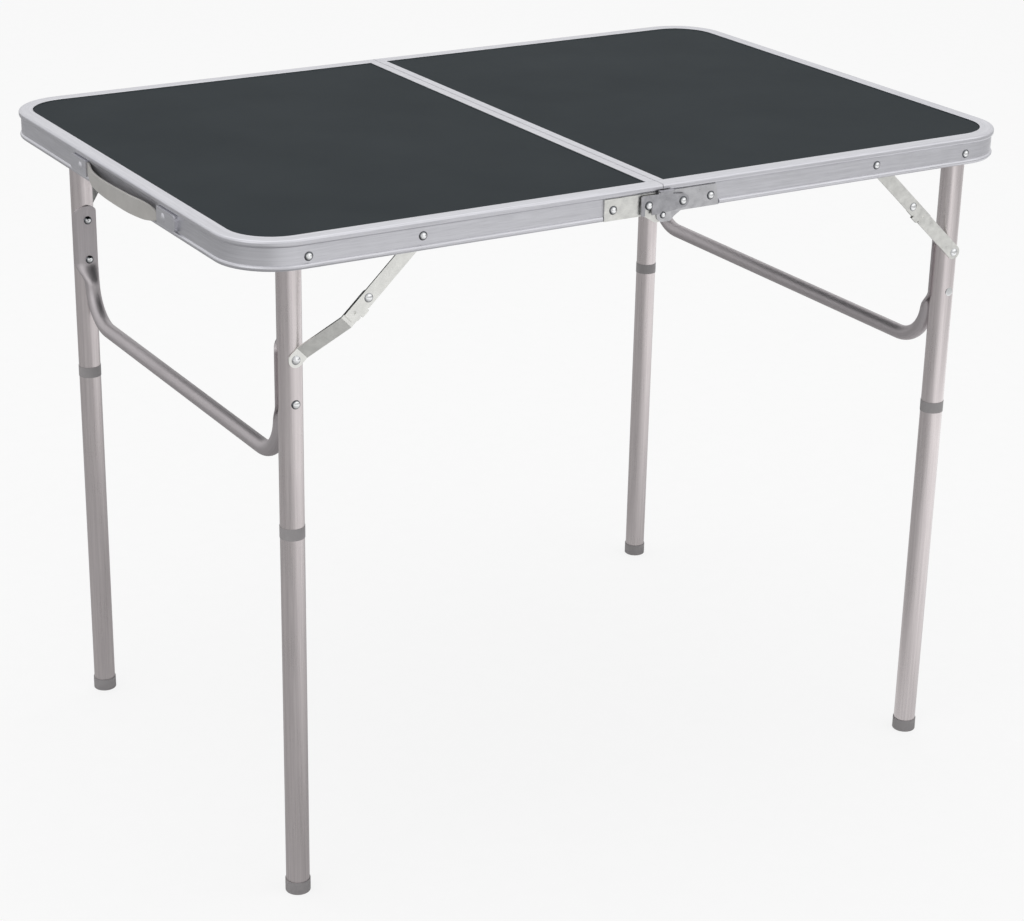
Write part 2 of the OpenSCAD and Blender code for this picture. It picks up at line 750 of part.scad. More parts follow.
module handle_screw_holes(x, depth) {
    for (end = [-1, 1])
        translate([x - depth - cut, end * (strap_l + strap_flat) / 2 - handle_y, strap_z])
            rotate([0, 90, 0]) cylinder(d = rivet_d + 2 * fit_gap, h = depth + lug_t + 2 * cut);
}

module handle_strap() {
    full = strap_l / 2 + strap_flat;
    end_half = strap_end_h / 2;
    upper = concat([[end_half, -full]], swelled(end_half, (strap_h - strap_end_h) / 2), [[end_half, full]]);
    color(STRAP) quarter(LEFT, FRONT) difference() {
        at_handle() intersection() {
            translate([0, 0, -strap_h]) linear_extrude(2 * strap_h)
                polygon(concat([[0, -full]], swelled(0, strap_bow), [[0, full]],
                    [[strap_t, full]], reverse(swelled(strap_t, strap_bow)), [[strap_t, -full]]));
            rotate([90, 0, 90]) linear_extrude(strap_bow + strap_t + cut)
                polygon(concat([for (p = upper) [p[1], p[0]]], [for (p = reverse(upper)) [p[1], -p[0]]]));
        }
        handle_screw_holes(wall_end_x, 0);
    }
}

// Lugs: shallow covers over the strap's ends
module handle_lugs() {
    color(ALU) quarter(LEFT, FRONT) difference() {
        at_handle() for (end = [-1, 1]) mirror([0, end < 0 ? 1 : 0, 0])
            translate([0, strap_l / 2, 0]) difference() {
                rotate([90, 0, 90]) linear_extrude(lug_t) {
                    translate([0, -lug_h / 2]) square([lug_l - lug_r, lug_h]);
                    translate([0, lug_r - lug_h / 2]) square([lug_l, lug_h - 2 * lug_r]);
                    translate([lug_l - lug_r, lug_h / 2 - lug_r]) circle(r = lug_r);
                    translate([lug_l - lug_r, lug_r - lug_h / 2]) circle(r = lug_r);
                }
                translate([-cut, -strap_flat, -strap_end_h / 2 - fit_gap])
                    cube([strap_t + fit_gap + cut, 2 * strap_flat + fit_gap, strap_end_h + 2 * fit_gap]);
            }
        handle_screw_holes(wall_end_x, 0);
    }
}

module handle_screws() {
    grip = lug_t + wall_t;
    color(ALU) quarter(LEFT, FRONT) for (end = [-1, 1])
        translate([wall_end_x + lug_t, end * (strap_l + strap_flat) / 2 - handle_y, strap_z])
            rotate([0, 90, 0]) rivet(rivet_d, grip, low_head_h, head_d, tail_h);
}

edge_frame(LEFT);  // left_edge_frame
edge_frame(RIGHT);  // right_edge_frame
centre_bar(LEFT);  // left_centre_bar
centre_bar(RIGHT);  // right_centre_bar
board(LEFT);  // left_board
board(RIGHT);  // right_board
leg_pivot_rivets(LEFT);  // left_leg_pivot_rivets
leg_pivot_rivets(RIGHT);  // right_leg_pivot_rivets
leg_spacers(LEFT);  // left_leg_spacers
leg_spacers(RIGHT);  // right_leg_spacers
stay_top_rivets(LEFT);  // left_stay_top_rivets
stay_top_rivets(RIGHT);  // right_stay_top_rivets
upper_leg(LEFT, FRONT);  // left_front_upper_leg
upper_leg(LEFT, REAR);  // left_rear_upper_leg
upper_leg(RIGHT, FRONT);  // right_front_upper_leg
upper_leg(RIGHT, REAR);  // right_rear_upper_leg
leg_brace(LEFT);  // left_leg_brace
leg_brace(RIGHT);  // right_leg_brace
brace_rivets(LEFT);  // left_brace_rivets
brace_rivets(RIGHT);  // right_brace_rivets
connector(LEFT, FRONT);  // left_front_connector
connector(LEFT, REAR);  // left_rear_connector
connector(RIGHT, FRONT);  // right_front_connector
connector(RIGHT, REAR);  // right_rear_connector
lower_leg(LEFT, FRONT);  // left_front_lower_leg
lower_leg(LEFT, REAR);  // left_rear_lower_leg
lower_leg(RIGHT, FRONT);  // right_front_lower_leg
lower_leg(RIGHT, REAR);  // right_rear_lower_leg
foot_cap(LEFT, FRONT);  // left_front_foot_cap
foot_cap(LEFT, REAR);  // left_rear_foot_cap
foot_cap(RIGHT, FRONT);  // right_front_foot_cap
foot_cap(RIGHT, REAR);  // right_rear_foot_cap
upper_link(LEFT, FRONT);  // left_front_upper_link
upper_link(LEFT, REAR);  // left_rear_upper_link
upper_link(RIGHT, FRONT);  // right_front_upper_link
upper_link(RIGHT, REAR);  // right_rear_upper_link
mid_rivet(LEFT, FRONT);  // left_front_mid_rivet
mid_rivet(LEFT, REAR);  // left_rear_mid_rivet
mid_rivet(RIGHT, FRONT);  // right_front_mid_rivet
mid_rivet(RIGHT, REAR);  // right_rear_mid_rivet
lower_link(LEFT, FRONT);  // left_front_lower_link
lower_link(LEFT, REAR);  // left_rear_lower_link
lower_link(RIGHT, FRONT);  // right_front_lower_link
lower_link(RIGHT, REAR);  // right_rear_lower_link
hinge_plate(LEFT, FRONT);  // left_front_hinge_plate
hinge_plate(LEFT, REAR);  // left_rear_hinge_plate
hinge_plate(RIGHT, FRONT);  // right_front_hinge_plate
hinge_plate(RIGHT, REAR);  // right_rear_hinge_plate
hinge_pins();
plate_rivets(LEFT);  // left_plate_rivets
plate_rivets(RIGHT);  // right_plate_rivets
catch_studs();
latch_pivots();
latch_lever(FRONT);  // front_latch_lever
latch_lever(REAR);  // rear_latch_lever
handle_strap();
handle_lugs();
handle_screws();
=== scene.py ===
"""A folding camping table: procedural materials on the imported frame, finer shapes, light and camera."""

import json
import math

import bmesh
import bpy
from mathutils import Matrix, Vector

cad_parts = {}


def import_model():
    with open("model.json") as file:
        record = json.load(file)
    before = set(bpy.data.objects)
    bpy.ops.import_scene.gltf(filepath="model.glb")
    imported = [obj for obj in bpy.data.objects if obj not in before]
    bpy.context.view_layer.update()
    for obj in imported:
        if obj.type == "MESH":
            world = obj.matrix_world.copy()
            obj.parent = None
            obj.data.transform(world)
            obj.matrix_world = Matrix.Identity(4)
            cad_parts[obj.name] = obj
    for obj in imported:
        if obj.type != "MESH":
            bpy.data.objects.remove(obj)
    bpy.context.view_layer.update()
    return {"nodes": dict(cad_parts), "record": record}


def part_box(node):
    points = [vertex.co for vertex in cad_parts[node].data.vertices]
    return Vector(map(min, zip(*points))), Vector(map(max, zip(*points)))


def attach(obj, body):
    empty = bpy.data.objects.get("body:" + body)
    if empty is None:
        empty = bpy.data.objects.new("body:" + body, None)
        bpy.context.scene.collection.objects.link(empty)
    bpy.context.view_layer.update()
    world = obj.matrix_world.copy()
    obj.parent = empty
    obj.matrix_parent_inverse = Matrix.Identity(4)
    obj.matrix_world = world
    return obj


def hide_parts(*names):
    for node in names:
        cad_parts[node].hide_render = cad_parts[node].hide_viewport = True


IMAGE_W, IMAGE_H = 1024, 921


def top_outline():
    """The table top's middle along x, half length and half width, from its two edge frames."""
    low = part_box("left_edge_frame")[0]
    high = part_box("right_edge_frame")[1]
    return (low.x + high.x) / 2, (high.x - low.x) / 2, (high.y - low.y) / 2


# Node helpers

# A noise keeps mostly between these two values, so colours and roughness are spread from one to the other.
NOISE_LOW, NOISE_HIGH = 0.3, 0.7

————

__Problem statement__: Please output the entire listing exactly as it stands.

__Exercise output__:
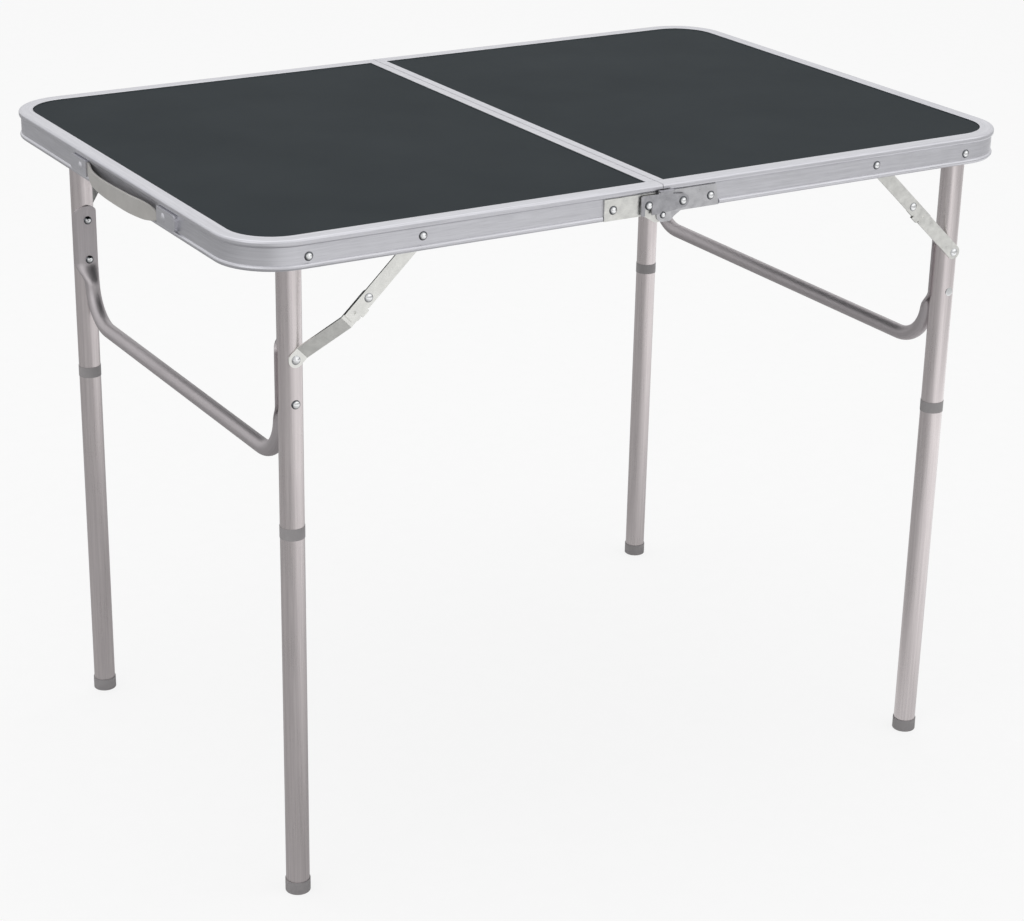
Write part 2 of the OpenSCAD and Blender code for this picture. It picks up at line 750 of part.scad. More parts follow.
module handle_screw_holes(x, depth) {
    for (end = [-1, 1])
        translate([x - depth - cut, end * (strap_l + strap_flat) / 2 - handle_y, strap_z])
            rotate([0, 90, 0]) cylinder(d = rivet_d + 2 * fit_gap, h = depth + lug_t + 2 * cut);
}

module handle_strap() {
    full = strap_l / 2 + strap_flat;
    end_half = strap_end_h / 2;
    upper = concat([[end_half, -full]], swelled(end_half, (strap_h - strap_end_h) / 2), [[end_half, full]]);
    color(STRAP) quarter(LEFT, FRONT) difference() {
        at_handle() intersection() {
            translate([0, 0, -strap_h]) linear_extrude(2 * strap_h)
                polygon(concat([[0, -full]], swelled(0, strap_bow), [[0, full]],
                    [[strap_t, full]], reverse(swelled(strap_t, strap_bow)), [[strap_t, -full]]));
            rotate([90, 0, 90]) linear_extrude(strap_bow + strap_t + cut)
                polygon(concat([for (p = upper) [p[1], p[0]]], [for (p = reverse(upper)) [p[1], -p[0]]]));
        }
        handle_screw_holes(wall_end_x, 0);
    }
}

// Lugs: shallow covers over the strap's ends
module handle_lugs() {
    color(ALU) quarter(LEFT, FRONT) difference() {
        at_handle() for (end = [-1, 1]) mirror([0, end < 0 ? 1 : 0, 0])
            translate([0, strap_l / 2, 0]) difference() {
                rotate([90, 0, 90]) linear_extrude(lug_t) {
                    translate([0, -lug_h / 2]) square([lug_l - lug_r, lug_h]);
                    translate([0, lug_r - lug_h / 2]) square([lug_l, lug_h - 2 * lug_r]);
                    translate([lug_l - lug_r, lug_h / 2 - lug_r]) circle(r = lug_r);
                    translate([lug_l - lug_r, lug_r - lug_h / 2]) circle(r = lug_r);
                }
                translate([-cut, -strap_flat, -strap_end_h / 2 - fit_gap])
                    cube([strap_t + fit_gap + cut, 2 * strap_flat + fit_gap, strap_end_h + 2 * fit_gap]);
            }
        handle_screw_holes(wall_end_x, 0);
    }
}

module handle_screws() {
    grip = lug_t + wall_t;
    color(ALU) quarter(LEFT, FRONT) for (end = [-1, 1])
        translate([wall_end_x + lug_t, end * (strap_l + strap_flat) / 2 - handle_y, strap_z])
            rotate([0, 90, 0]) rivet(rivet_d, grip, low_head_h, head_d, tail_h);
}

edge_frame(LEFT);  // left_edge_frame
edge_frame(RIGHT);  // right_edge_frame
centre_bar(LEFT);  // left_centre_bar
centre_bar(RIGHT);  // right_centre_bar
board(LEFT);  // left_board
board(RIGHT);  // right_board
leg_pivot_rivets(LEFT);  // left_leg_pivot_rivets
leg_pivot_rivets(RIGHT);  // right_leg_pivot_rivets
leg_spacers(LEFT);  // left_leg_spacers
leg_spacers(RIGHT);  // right_leg_spacers
stay_top_rivets(LEFT);  // left_stay_top_rivets
stay_top_rivets(RIGHT);  // right_stay_top_rivets
upper_leg(LEFT, FRONT);  // left_front_upper_leg
upper_leg(LEFT, REAR);  // left_rear_upper_leg
upper_leg(RIGHT, FRONT);  // right_front_upper_leg
upper_leg(RIGHT, REAR);  // right_rear_upper_leg
leg_brace(LEFT);  // left_leg_brace
leg_brace(RIGHT);  // right_leg_brace
brace_rivets(LEFT);  // left_brace_rivets
brace_rivets(RIGHT);  // right_brace_rivets
connector(LEFT, FRONT);  // left_front_connector
connector(LEFT, REAR);  // left_rear_connector
connector(RIGHT, FRONT);  // right_front_connector
connector(RIGHT, REAR);  // right_rear_connector
lower_leg(LEFT, FRONT);  // left_front_lower_leg
lower_leg(LEFT, REAR);  // left_rear_lower_leg
lower_leg(RIGHT, FRONT);  // right_front_lower_leg
lower_leg(RIGHT, REAR);  // right_rear_lower_leg
foot_cap(LEFT, FRONT);  // left_front_foot_cap
foot_cap(LEFT, REAR);  // left_rear_foot_cap
foot_cap(RIGHT, FRONT);  // right_front_foot_cap
foot_cap(RIGHT, REAR);  // right_rear_foot_cap
upper_link(LEFT, FRONT);  // left_front_upper_link
upper_link(LEFT, REAR);  // left_rear_upper_link
upper_link(RIGHT, FRONT);  // right_front_upper_link
upper_link(RIGHT, REAR);  // right_rear_upper_link
mid_rivet(LEFT, FRONT);  // left_front_mid_rivet
mid_rivet(LEFT, REAR);  // left_rear_mid_rivet
mid_rivet(RIGHT, FRONT);  // right_front_mid_rivet
mid_rivet(RIGHT, REAR);  // right_rear_mid_rivet
lower_link(LEFT, FRONT);  // left_front_lower_link
lower_link(LEFT, REAR);  // left_rear_lower_link
lower_link(RIGHT, FRONT);  // right_front_lower_link
lower_link(RIGHT, REAR);  // right_rear_lower_link
hinge_plate(LEFT, FRONT);  // left_front_hinge_plate
hinge_plate(LEFT, REAR);  // left_rear_hinge_plate
hinge_plate(RIGHT, FRONT);  // right_front_hinge_plate
hinge_plate(RIGHT, REAR);  // right_rear_hinge_plate
hinge_pins();
plate_rivets(LEFT);  // left_plate_rivets
plate_rivets(RIGHT);  // right_plate_rivets
catch_studs();
latch_pivots();
latch_lever(FRONT);  // front_latch_lever
latch_lever(REAR);  // rear_latch_lever
handle_strap();
handle_lugs();
handle_screws();
=== scene.py ===
"""A folding camping table: procedural materials on the imported frame, finer shapes, light and camera."""

import json
import math

import bmesh
import bpy
from mathutils import Matrix, Vector

cad_parts = {}


def import_model():
    with open("model.json") as file:
        record = json.load(file)
    before = set(bpy.data.objects)
    bpy.ops.import_scene.gltf(filepath="model.glb")
    imported = [obj for obj in bpy.data.objects if obj not in before]
    bpy.context.view_layer.update()
    for obj in imported:
        if obj.type == "MESH":
            world = obj.matrix_world.copy()
            obj.parent = None
            obj.data.transform(world)
            obj.matrix_world = Matrix.Identity(4)
            cad_parts[obj.name] = obj
    for obj in imported:
        if obj.type != "MESH":
            bpy.data.objects.remove(obj)
    bpy.context.view_layer.update()
    return {"nodes": dict(cad_parts), "record": record}


def part_box(node):
    points = [vertex.co for vertex in cad_parts[node].data.vertices]
    return Vector(map(min, zip(*points))), Vector(map(max, zip(*points)))


def attach(obj, body):
    empty = bpy.data.objects.get("body:" + body)
    if empty is None:
        empty = bpy.data.objects.new("body:" + body, None)
        bpy.context.scene.collection.objects.link(empty)
    bpy.context.view_layer.update()
    world = obj.matrix_world.copy()
    obj.parent = empty
    obj.matrix_parent_inverse = Matrix.Identity(4)
    obj.matrix_world = world
    return obj


def hide_parts(*names):
    for node in names:
        cad_parts[node].hide_render = cad_parts[node].hide_viewport = True


IMAGE_W, IMAGE_H = 1024, 921


def top_outline():
    """The table top's middle along x, half length and half width, from its two edge frames."""
    low = part_box("left_edge_frame")[0]
    high = part_box("right_edge_frame")[1]
    return (low.x + high.x) / 2, (high.x - low.x) / 2, (high.y - low.y) / 2


# Node helpers

# A noise keeps mostly between these two values, so colours and roughness are spread from one to the other.
NOISE_LOW, NOISE_HIGH = 0.3, 0.7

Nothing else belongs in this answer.